A new, three-step process for the formation of ultrathin films has been developed by IASR. In the first step, aggregates of surfactant molecules are formed on the solid substrates by contacting the substrate with a surfactant solution. These surfactant aggregates can be formed on a great variety of surfaces in such a way as to result in bilayer coverage of the entire surface with surfactant.

In the second step of the process, a monomeric species is introduced. The surfactant layer acts as a two-dimensional solvent to concentrate the monomer at the interface. In the third step of the process, polymerization is initiated by chemical, thermal, or photochemical means. The bilayer serves to localize the polymerization reaction at the solution-solid interface.  An optional fourth washing step can be added to produce a thin film with the polymer exposed as needed for some applications.

IASR researchers have successfully formed such films on high surface area TiO2, and AI2O3 powders, on single-crystal, molecularly smooth silica, mica and graphite, and on alumina-coated plastic chips. Measured films thicknesses have varied from 3 to 100 nm. Films have been formed from many monomers including tetrafluoroethylene, aniline, pyrrole, styrene, butadiene, isoprene, ethylene, propylene, and many others. Formation of a new type of polymer frequently can be achieved by adaptation of a system from the emulsion polymerization literature.Four U.S. patents have now been issued to IASR researchers on this process and on materials formed by this process.

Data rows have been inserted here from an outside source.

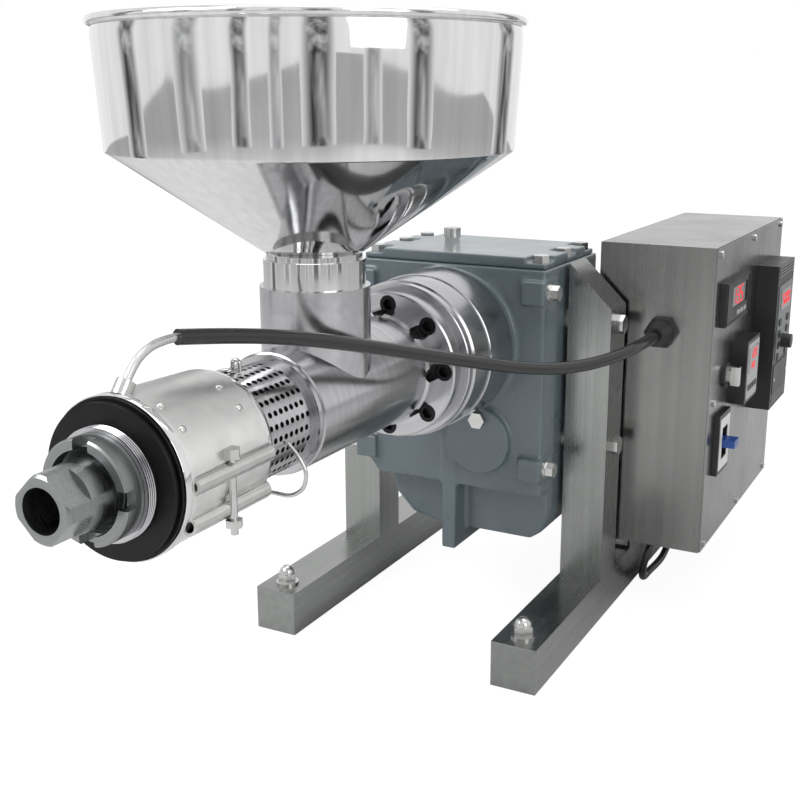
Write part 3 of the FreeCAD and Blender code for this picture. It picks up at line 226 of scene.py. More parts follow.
@dataclass(frozen=True)
class Metal:
    """A bare metal surface with its working marks and smudges."""

    name: str
    colour: Colour
    roughness: float
    grain: Grain = Grain.EVEN
    marks: float = 0.00002
    spread: float = 0.08
    smudges: float = 0.06
    wave: float = 0.0

    def build(self) -> bpy.types.Material:
        """Returns the material."""
        graph = Graph(self.name)
        if self.grain is Grain.TURNED:
            fine = graph.noise(1.0, 4.0, 0.6, graph.stretched((1400.0, 1400.0, 1.0), graph.spun()))
            broad = graph.noise(1.0, 2.0, 0.5, graph.stretched((160.0, 160.0, 1.0), graph.spun()))
        else:
            fine = graph.noise(1.0, 4.0, 0.6, graph.stretched(self.grain.value))
            broad = graph.noise(1.0, 2.0, 0.5, graph.stretched(tuple(v * 0.12 for v in self.grain.value)))
        clouds = graph.noise(9.0, 4.0, 0.6)
        rough = graph.math("ADD", graph.between(fine, -self.spread, self.spread, 0.3, 0.7), self.roughness)
        rough = graph.math("ADD", rough, graph.between(clouds, -self.smudges, self.smudges, 0.3, 0.7))
        tone = graph.blend(graph.between(broad, 0.0, 1.0, 0.3, 0.7), scaled(self.colour, 0.86), self.colour)
        tone = graph.blend(graph.between(clouds, 0.0, 0.5, 0.5, 0.8), tone, scaled(self.colour, 0.8))
        normal = graph.bump(fine, self.marks)
        if self.wave:
            normal = graph.bump(graph.noise(11.0, 1.0, 0.4), self.wave, normal)
        graph.set(Base_Color=tone, Metallic=1.0, Roughness=rough, Normal=normal)
        return graph.material


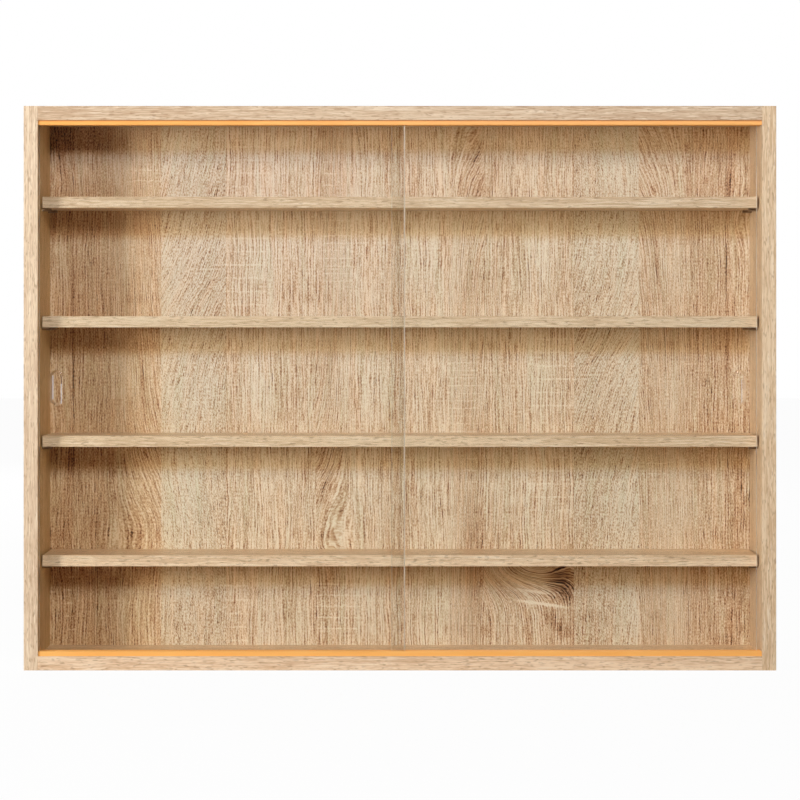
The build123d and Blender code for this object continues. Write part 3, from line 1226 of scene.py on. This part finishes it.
@dataclass
class Carcass:
    """The four case boards with their edge bands, dowels, corner screws and caps."""

    nodes: dict[str, Object]
    side_tints: tuple[Tint, Tint] = (Tint(234, 208, 171), Tint(210, 180, 141))
    # Painted shade: a darker, warmer cast on the left board's inner face, which lies in shade.
    left_shade_cast: Tint = Tint(242, 230, 201)
    # The bottom band's paler tints are painted light.
    bands: tuple[tuple[str, Grain, Tint, Tint], ...] = (
        ("left_side_edge_band", Grain.UPRIGHT, Tint(231, 207, 176), Tint(208, 178, 147)),
        ("right_side_edge_band", Grain.UPRIGHT, Tint(232, 205, 170), Tint(208, 174, 136)),
        ("top_edge_band", Grain.ALONG, Tint(217, 191, 160), Tint(192, 159, 127)),
        ("bottom_edge_band", Grain.ALONG, Tint(237, 208, 175), Tint(212, 176, 140)),
        ("side_panel_end_bands", Grain.DEEP, Tint(228, 200, 167), Tint(205, 170, 134)),
    )
    band_dash_cell: Spot = (9.0, 1.4, 1.4)

    def dress(self) -> None:
        """Dresses the boards, the bands and the fixings."""
        bare = (Bare.REAR, Bare.UNDER)
        left = OakFoil("foil_left", Grain.UPRIGHT, *self.side_tints, bare, self.left_shade_cast)
        right = OakFoil("foil_right", Grain.UPRIGHT, *self.side_tints, bare)
        level = OakFoil("foil_level", Grain.ALONG, *LEVEL_TINTS, (Bare.REAR,), matt=LEVEL_MATT)
        dress(self.nodes, ("left_side_panel",), left.material())
        dress(self.nodes, ("right_side_panel",), right.material())
        dress(self.nodes, ("top_panel", "bottom_panel"), level.material())
        for name, *look in self.bands:
            band = OakFoil("foil_of_" + name, *look, dash_cell=self.band_dash_cell)
            dress(self.nodes, (name,), band.material())
        dress(self.nodes, ("corner_dowels",), Beech().material())
        dress(self.nodes, ("corner_screws",), PlatedSteel("corner_screw_zinc").material())
        dress(self.nodes, ("screw_caps",), CapPlastic().material())


@dataclass
class Back:
    """The two printed halves of the back and the tape behind their seam."""

    nodes: dict[str, Object]

    def dress(self) -> None:
        """Dresses the two halves and the tape."""
        dress(self.nodes, ("back_panel_left",), OakPrint("back_print_left", turned=False).material())
        dress(self.nodes, ("back_panel_right",), OakPrint("back_print_right", turned=True).material())
        dress(self.nodes, ("back_panel_tape",), JointTape().material())


@dataclass
class Shelving:
    """The shelves with their front bands and pins."""

    nodes: dict[str, Object]
    # Painted shade: the pins' steel is dark and brownish for the shade under the shelves.
    shaded_pin_tints: tuple[Tint, Tint] = (Tint(138, 114, 92), Tint(176, 152, 126))
    pin_roughness: float = 0.5
    # The band tints grow paler from the top shelf to the bottom one: painted light.
    band_tints: tuple[tuple[Tint, Tint], ...] = (
        (Tint(227, 202, 169), Tint(205, 174, 139)),
        (Tint(231, 206, 172), Tint(209, 178, 142)),
        (Tint(238, 211, 175), Tint(215, 183, 145)),
        (Tint(250, 222, 186), Tint(228, 194, 156)),
    )

    def dress(self) -> None:
        """Dresses the shelves, their bands and their pins."""
        shelves = [f"shelf_{number + 1}" for number in range(len(self.band_tints))]
        foil = OakFoil("foil_shelf", Grain.ALONG, *LEVEL_TINTS, (Bare.ENDS, Bare.REAR), matt=LEVEL_MATT)
        steel = PlatedSteel("turned_pin_steel", *self.shaded_pin_tints, roughness=self.pin_roughness).material()
        dress(self.nodes, shelves, foil.material())
        dress(self.nodes, [shelf + "_pins" for shelf in shelves], steel)
        for shelf, tints in zip(shelves, self.band_tints):
            band = OakFoil("band_" + shelf, Grain.ALONG, *tints)
            dress(self.nodes, (shelf + "_edge_band",), band.material())


@dataclass(frozen=True)
class GlassStrip:
    """A pale matt strip on a pane, from one place to another across it, in millimetres: the ground arris, and
    the painted highlights in the finger recesses.
    """

    name: str
    door: str
    start: Span
    end: Span
    low: float
    high: float
    thick: float = 0.05

    def build(self, material: Material) -> None:
        """Adds the strip as a thin upright bar that moves with its pane.

        Args:
            material: Its material.
        """
        (left, near), (right, far) = self.start, self.end
        section = ((left, near - self.thick), (right, far - self.thick), (right, far), (left, near))
        places = [(x * MM, y * MM, z * MM) for z in (self.low, self.high) for x, y in section]
        sides = [(0, 1, 5, 4), (1, 2, 6, 5), (2, 3, 7, 6), (3, 0, 4, 7)]
        piece = add_piece(self.name, places, [(3, 2, 1, 0), (4, 5, 6, 7), *sides], material)
        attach(piece, self.door)
        LOG.info("added %s", self.name)


@dataclass
class SlidingDoors:
    """The upper and lower tracks and the two panes that slide in them."""

    nodes: dict[str, Object]
    # The upper track's rim is a painted shadow under the top board's overhanging band.
    upper: TrackPlastic = TrackPlastic(
        "upper_orange", Tint(244, 168, 82), Tint(251, 185, 101), shadow_rim=Tint(206, 132, 72)
    )
    # The lower track's paler tints are painted light.
    lower: TrackPlastic = TrackPlastic("lower_orange", Tint(252, 179, 92), Tint(255, 192, 107))
    # Painted highlights: pale matt strips on the finger recesses' long sides, where the lamps glint.
    recess_glint_glass: GroundAndGlintGlass = GroundAndGlintGlass("recess_facet_glass", Tint(184, 172, 166), Tint(212, 204, 206))
    recess_glints: tuple[GlassStrip, ...] = (
        GlassStrip("left_recess_outer_painted_glint", "left_door", (-370.1, -42.75), (-369.1, -42.45), 288.0, 313.0),
        GlassStrip("left_recess_inner_painted_glint", "left_door", (-361.2, -42.6), (-360.2, -42.6), 283.0, 304.5),
        GlassStrip("right_recess_painted_glint", "right_door", (364.6, -36.3), (365.3, -36.3), 284.0, 309.0),
    )
    edge_glass: GroundAndGlintGlass = GroundAndGlintGlass("arris_facet_glass", Tint(180, 160, 136), Tint(206, 190, 168))
    edge_facets: tuple[GlassStrip, ...] = (
        GlassStrip("left_pane_meeting_arris", "left_door", (4.1, -43.8), (5.4, -43.7), 22.0, 579.0),
    )

    def dress(self) -> None:
        """Dresses the tracks and the panes, and adds the ground arris and the painted highlights in the
        finger recesses.
        """
        dress(self.nodes, ("top_track",), self.upper.material())
        dress(self.nodes, ("bottom_track",), self.lower.material())
        dress(self.nodes, ("left_door_glass", "right_door_glass"), PaneGlass("pane_glass").material())
        for glass, glass_strips in ((self.recess_glint_glass, self.recess_glints), (self.edge_glass, self.edge_facets)):
            material = glass.material()
            for glass_strip in glass_strips:
                glass_strip.build(material)


@dataclass
class WallHangers:
    """The keyhole plates on the rear edge of the top board, with their screws."""

    nodes: dict[str, Object]

    def dress(self) -> None:
        """Dresses the plates and the screws."""
        plate = PlatedSteel("hanger_zinc", roughness=0.38).material()
        dress(self.nodes, ("left_hanger_plate", "right_hanger_plate"), plate)
        dress(self.nodes, ("hanger_screws",), PlatedSteel("hanger_screw_zinc", roughness=0.28).material())


@dataclass(frozen=True)
class Softbox:
    """A rectangular studio lamp with its power in watts."""

    name: str
    place: Spot
    width: float
    height: float
    power: float

    def build(self, target: Vector) -> None:
        """Adds the lamp.

        Args:
            target: The point that it is aimed at.
        """
        light = bpy.data.lights.new(self.name, "AREA")
        light.shape = "RECTANGLE"
        light.size, light.size_y = self.width, self.height
        light.energy = self.power
        lamp = add_object(self.name, light)
        lamp.location = self.place
        lamp.rotation_euler = (target - Vector(self.place)).to_track_quat("-Z", "Y").to_euler()


@dataclass
class Studio:
    """The camera, the lamps, the pale floor, the black card and the white surroundings."""

    camera_place: Spot = (0.0011, -2.3825, 0.373)
    focal_pixels: float = 2197.0
    frame_pixels: float = 800.0
    horizon_pixel: Span = (401.0, 319.5)
    sensor: float = 36.0
    sight: float = 100.0
    floor_half: float = 8.0
    floor_drop: float = 0.1 * MM
    card: PlainFinish = PlainFinish(
        "flag_black",
        Tint(6, 6, 6),
        Tint(12, 12, 12),
        (Layer(Noise((3.0, 3.0, 3.0)), tone=0.5),),
        roughness=0.9,
        specular=0.0,
    )
    flag_half: float = 1.5
    flag_depth: Span = (-0.055, -3.4)
    flag_height: Span = (0.002, 2.2)
    target: Spot = (0.0, 0.0, 0.3)
    softboxes: tuple[Softbox, ...] = (
        Softbox("left_box", (-2.36, -1.84, 0.63), 0.42, 0.5, 48.0),
        Softbox("upper_box", (0.28, -2.70, 1.57), 0.46, 0.75, 44.0),
        Softbox("rear_box", (-1.3, 2.6, 1.5), 2.0, 2.0, 48.0),
    )

    def build(self) -> None:
        """Builds the whole studio."""
        self.build_camera()
        self.build_floor()
        self.build_flag()
        self.build_surroundings()
        for softbox in self.softboxes:
            softbox.build(Vector(self.target))
        bpy.context.scene.view_settings.view_transform = "Standard"

    def build_camera(self) -> None:
        """Adds the camera, level and square to the case, at the photograph's distance."""
        lens = bpy.data.cameras.new("camera")
        lens.sensor_width = self.sensor
        lens.lens = self.focal_pixels * self.sensor / self.frame_pixels
        middle = self.frame_pixels / 2
        lens.shift_x = -(self.horizon_pixel[0] - middle) / self.frame_pixels
        lens.shift_y = (self.horizon_pixel[1] - middle) / self.frame_pixels
        lens.clip_end = self.sight
        camera = add_object("camera", lens)
        camera.location = self.camera_place
        camera.rotation_euler = (math.pi / 2, 0.0, 0.0)
        bpy.context.scene.camera = camera

    def build_floor(self) -> None:
        """Adds the floor, a little below the case."""
        half = self.floor_half
        places = [(-half, -half, 0.0), (half, -half, 0.0), (half, half, 0.0), (-half, half, 0.0)]
        floor = add_piece("floor", places, [(0, 1, 2, 3)], FloorWhite().material())
        floor.location.z = -self.floor_drop

    def build_flag(self) -> None:
        """Adds the black card in front of the case that keeps a white room out of the panes' reflections."""
        (near, far), (low, high) = self.flag_depth, self.flag_height
        rows = [(near, low), (far, low), (far, high)]
        places = [(x, y, z) for y, z in rows for x in (-self.flag_half, self.flag_half)]
        card = add_piece("black_flag", places, [(0, 1, 3, 2), (2, 3, 5, 4)], self.card.material())
        card.visible_camera = card.visible_diffuse = card.visible_shadow = False

    def build_surroundings(self) -> None:
        """Makes a world that is white to the eye and gives no light of its own."""
        world = bpy.data.worlds.new("surroundings")
        world.use_nodes = True
        bpy.context.scene.world = world
        nodes = Nodes(world.node_tree)
        seen = nodes.rays("Camera", "Glossy", "Transmission")
        glow = nodes.add("ShaderNodeBackground", {"Color": Tint(255, 255, 255), "Strength": seen})
        nodes.add("ShaderNodeOutputWorld", {"Surface": glow})


def main() -> None:
    """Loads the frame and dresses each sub-assembly in order."""
    logging.basicConfig(level=logging.INFO, format="%(name)s: %(message)s")
    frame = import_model()
    nodes = frame["nodes"]
    Studio().build()
    for assembly in (Carcass, Back, Shelving, SlidingDoors, WallHangers):
        assembly(nodes).dress()
        LOG.info("finished %s", assembly.__name__)


if __name__ == "__main__":
    main()
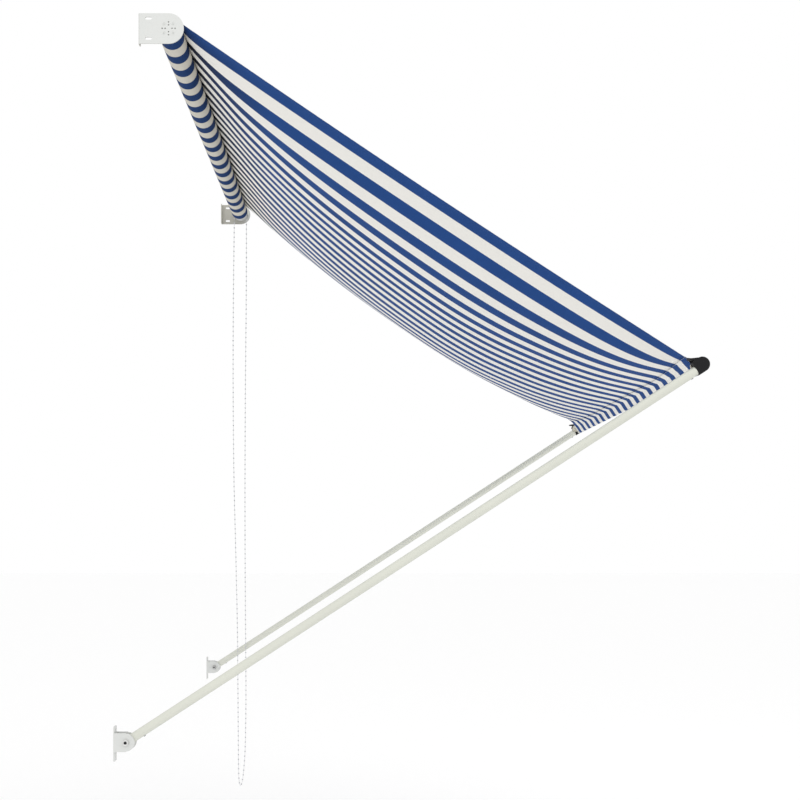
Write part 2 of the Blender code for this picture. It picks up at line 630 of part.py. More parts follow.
def canvas_line(x, steps=18):
    """The middle of the cloth at one x: (y, z) from the roller to the seam and around the front bar."""
    slack = slackness(x)
    tilt = EDGE_TILT + (MID_TILT - EDGE_TILT) * min(1.0, 6 * slack)
    around = ROLL_R + CLOTH / 2 + 3 * GAP
    start_y, start_z = ROLLER_Y - around * math.sin(tilt), around * math.cos(tilt)
    top_y, top_z = ROLLER_Y - around * math.sin(EDGE_TILT), around * math.cos(EDGE_TILT)
    front_y, front_z = seam_place(1.0)
    line = [(start_y, start_z)]
    for step in range(1, steps):
        t = (step / steps) ** 1.25
        y = start_y + (front_y - start_y) * t
        place = (y - top_y) / (front_y - top_y)
        line.append((y, top_z + (front_z - top_z) * place - hang(slack, place)))
    lift = 1 - min(1.0, slack * 1.3)
    under, face = CAP_V - POCKET_R, BAR_FLAT_U - 0.0018
    line.append(seam_place(lift))
    line += [on_arm(CAP_U + POCKET_R * math.cos(a), CAP_V + POCKET_R * math.sin(a))
             for a in (math.radians(80 - 17 * i) for i in range(11))]
    line += [on_arm(face + 0.0048, under), on_arm(face + 0.0010, under + 0.0015),
             on_arm(face, under + 0.0050), on_arm(face, CAP_V + 0.0075)]
    line.append(on_arm(face - 0.0042 + 0.0030 * lift, CAP_V + 0.0130 + 0.0080 * lift))
    return line


def canvas(stations=14):
    bm = bmesh.new()
    rings = []
    for i in range(stations):
        share = 0.5 - 0.5 * math.cos(math.pi * i / (stations - 1))
        x = CANVAS_LEFT + CANVAS_WIDTH * (0.35 * i / (stations - 1) + 0.65 * share)
        line = [Vector(p) for p in canvas_line(x)]
        above, below = [], []
        for k, point in enumerate(line):
            run = (line[min(k + 1, len(line) - 1)] - line[max(k - 1, 0)]).normalized()
            across = Vector((run.y, -run.x)) * CLOTH / 2
            above.append(point + across)
            below.append(point - across)
        rings.append([bm.verts.new((x, *p)) for p in above + below[::-1]])
    count = len(rings[0])
    half = count // 2
    for one, two in zip(rings, rings[1:]):
        for k in range(count):
            a, b, c, d = one[k - 1], one[k], two[k], two[k - 1]
            # the cloth's two faces are split along the same diagonal, so they stay a cloth's thickness apart
            for corners in ((a, b, d), (b, c, d)) if k > half else ((a, b, c), (a, c, d)):
                bm.faces.new(corners)
    for ring in (rings[0], rings[-1]):
        for k in range(half - 1):
            bm.faces.new([ring[k], ring[k + 1], ring[count - 2 - k], ring[count - 1 - k]])
    add_object("canvas", bm, CLOTH_BLUE, 0.9)


def build():
    clear_scene()
    roller_brackets()
    holder_screws()
    idler_holder()
    idler_plug()
    roller_tube()
    keder_strip()
    canvas_roll()
    clutch_core()
    clutch_drum()
    wrap_spring()
    chain_sprocket()
    chain_guard()
    bead_chain()
    pivot = swing_empty()
    for side, x, inward in (("left", LEFT_ARM_X, 1), ("right", RIGHT_ARM_X, -1)):
        foot_bracket(side, x)
        pivot_bolt(side, x, -inward)
        arm_tube(side, x, pivot)
        foot_plug(side, x, pivot)
        arm_screw(side + "_foot_screw", x, FOOT_SCREW_U, pivot)
        arm_screw(side + "_cap_screw", x, CAP_SCREW_U, pivot)
        bar_plug(side, x, inward, pivot)
        front_cap(side, x, pivot)
    front_bar(pivot)
    canvas()


build()
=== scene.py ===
import bpy
import bmesh
import json
import math
from mathutils import Matrix, Vector, noise


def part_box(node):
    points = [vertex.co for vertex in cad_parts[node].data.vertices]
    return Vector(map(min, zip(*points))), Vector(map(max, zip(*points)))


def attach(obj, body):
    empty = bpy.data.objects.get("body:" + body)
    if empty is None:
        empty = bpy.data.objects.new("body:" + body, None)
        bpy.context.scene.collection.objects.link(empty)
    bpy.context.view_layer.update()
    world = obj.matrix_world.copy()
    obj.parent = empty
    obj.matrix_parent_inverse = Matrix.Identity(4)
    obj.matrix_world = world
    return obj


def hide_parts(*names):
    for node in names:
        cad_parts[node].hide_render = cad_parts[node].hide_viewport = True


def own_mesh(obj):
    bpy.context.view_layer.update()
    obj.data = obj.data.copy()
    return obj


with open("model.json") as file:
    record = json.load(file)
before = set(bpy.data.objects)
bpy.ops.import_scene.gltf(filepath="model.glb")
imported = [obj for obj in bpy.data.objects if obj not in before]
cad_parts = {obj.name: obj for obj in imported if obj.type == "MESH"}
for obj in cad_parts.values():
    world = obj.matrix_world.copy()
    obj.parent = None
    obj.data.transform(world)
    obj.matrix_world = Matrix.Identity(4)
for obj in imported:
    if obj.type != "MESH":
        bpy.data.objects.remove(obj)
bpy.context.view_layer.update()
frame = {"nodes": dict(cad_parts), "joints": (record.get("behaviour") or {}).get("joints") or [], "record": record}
nodes = frame["nodes"]
print("frame loaded,", len(nodes), "nodes")

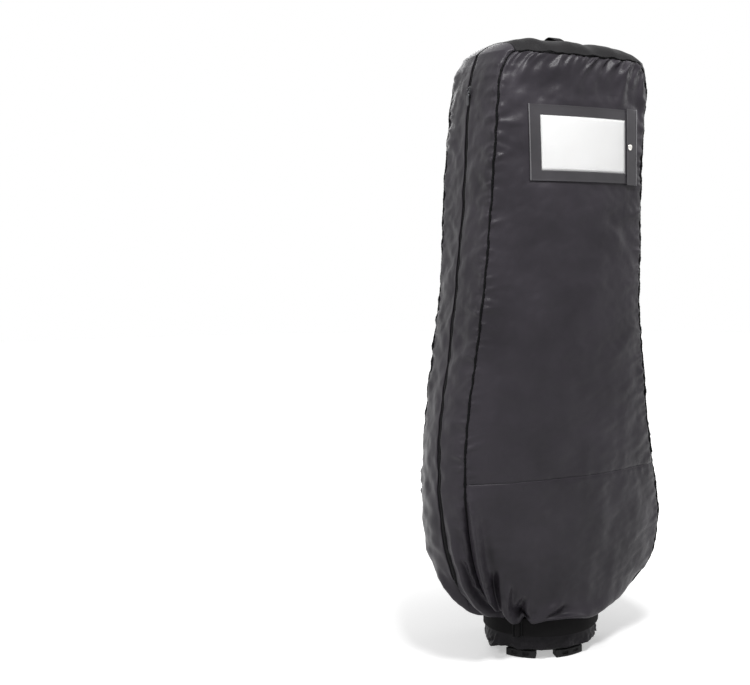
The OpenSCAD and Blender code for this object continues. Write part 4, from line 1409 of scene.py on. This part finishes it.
def box_stitching(name, heights, shares, proud):
    """Thread round a rectangle with a cross in it, through webbing on the cover."""
    (z0, z1), (s0, s1) = heights, shares
    corners = [(z0, s0), (z0, s1), (z1, s1), (z1, s0), (z0, s0), (z1, s1), (z1, s0), (z0, s1)]
    path = []
    for (za, sa), (zb, sb) in zip(corners, corners[1:]):
        t = np.linspace(0, 1, 12)
        path.append(line_on_cover(za + (zb - za) * t, sa + (sb - sa) * t, proud))
    out = Vector(cover_outward(np.array([z0]), np.array([[s0]]))[0, 0])
    dress(finished(name, stitches(np.concatenate(path), out)), "thread")


def make_hand_slot():
    """The webbing bound on the slot's two lips, and the tabs that close its ends."""
    low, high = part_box("slot_binding_front")
    heights = np.linspace(low.z, high.z, 180)
    for half, marks, sign in (("front", ENDS["slot_front"], -1), ("rear", STARTS["slot_rear"], 1)):
        lip = share_at(marks, heights)
        across = np.linspace(0, BINDING_W, 6) if sign > 0 else np.linspace(-BINDING_W, 0, 6)
        shares = lip[:, None] + length_share(across[None], heights[:, None])
        binding = grid_piece(f"slot_binding_{half}_webbing", cover_points(heights, shares, 0.0016))
        thicken(binding, 0.0026)
        soften(binding, 0.0005)
        dress(binding, "webbing", "cover", ("slot_binding_" + half,))
    for name in ("slot_tab_upper", "slot_tab_lower"):
        low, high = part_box(name)
        heights = np.linspace(low.z, high.z, 14)
        start, end = share_at(STARTS["slot_front"], heights), share_at(ENDS["slot_rear"], heights)
        inset = length_share(TAB_MARGIN, heights)
        across = np.linspace(0, 1, 90)
        shares = (start + inset)[:, None] + (end - start - 2 * inset)[:, None] * across
        tab = grid_piece(name + "_webbing", cover_points(heights, shares, 0.0032))
        thicken(tab, 0.0016)
        soften(tab, 0.0005)
        dress(tab, "webbing", "cover", (name,))
        for end_name, edge, way in (("front", shares[7, 0], 1), ("rear", shares[7, -1], -1)):
            step = length_share(0.022, heights[7]) * way
            margin = step * 0.14
            box_stitching(f"{name}_stitches_{end_name}", (low.z + 0.004, high.z - 0.004),
                          (edge + margin, edge + step), 0.0034)


# ---- Belt, buckle and hem round the foot ----

# Places round the hem and the belt, and how many of the belt's the loose tail takes.
FOOT_COLS, TAIL_COLS = 461, 220
# Where the hem bulges, below the zip, as a share of the way round and a width of that share.
HEM_BULGE, BULGE_WIDTH = 0.93, 0.03


def foot_table():
    """The outline just inside the cover's foot, and its outward directions."""
    ring = OUTLINE[0]
    along = unit(np.roll(ring, -1, axis=0) - np.roll(ring, 1, axis=0))
    out = np.column_stack([along[:, 1], -along[:, 0]])
    return ring - out * FOOT_LAP, out


def foot_points(heights, shares, proud=0.0):
    """Rows of points round the foot, below the cover's wall."""
    places = (np.asarray(shares) % 1.0) * RING
    first = np.floor(places).astype(int) % RING
    step = (places - np.floor(places))[..., None]

    def read(values):
        return values[first] * (1 - step) + values[(first + 1) % RING] * step

    flat = read(FOOT_RING)[None] + read(FOOT_OUT)[None] * np.asarray(proud)[..., None]
    flat = np.broadcast_to(flat, (len(heights), len(shares), 2))
    level = np.broadcast_to(np.asarray(heights)[:, None, None], (len(heights), len(shares), 1))
    return np.concatenate([flat, level], axis=2)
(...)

By combining admicellar polymerization with an already-formed template, nanoscale polymer patterns can be produced. The pattern on the right represents the results when monodisperse spheres are formed as a monolayer on a flat surface, and the interstitial sites are where polymer forms. Surfactant is required to localize the monomer in the interstitial sites; otherwise polymer forms in solution and the result is an unordered system. We also have work being done in collaboration with the Center for Nanomaterial Science at Oak Ridge National Laboratories on this process.

Cotton is one of the most popular materials for clothing because fabrics made of cotton breathe and exhibit a nice feel. However, these fabrics also readily soak up water which can be uncomfortable and, in some situations, even dangerous. With many of the techniques used to make textiles water-repellant, desirable properties of cotton can be lost. Admicellar polymerization has been applied to make a water-repellent cotton fabric that retains its positive attributes. There is a link to a movie (caution-this file is 21 MB see below) that demonstrates how a coating of admicellar polymer dramatically alters the surface properties of the cotton, without signficantaly affecting the other desirable properties.

In polymer-matrix composites, the interface between the organic polymer and the inorganic filler determines many composite properties, in particular the the tensile or flexural strength. Admicellar polymerization has been shown to improve the interface for many polymer/filler combinations including synthetic rubber/silica; epoxy resin/glass and polyethylene/glass. Because of the versatility of the admicellar process, we expect this process to be completely general for all possible combinations of fillers and polymers; it is only necessary to find the right type of admicellar polymer for a particular polymer/filler pair.

Our laboratories have studied the adsorption of polymers on a variety of surfaces, and how that adsorption is modified by the addition of surfactant. We have found that the kinetics of adsorption are very different for the two systems; in the systems we have studied polymer tends to absorb faster than the surfactant, and over longer times surfactant will increase its surface concentration. This could be a displacement effect, or could be that surfactant is associating with polymer adsorbed at the surface (i.e. we have only measured relative changes). Ellipsometry, x-ray photoelectron spectroscopy, quartz crystal microbalance, contact angle measurements and chromotography are some of the methods that we have applied to these systems.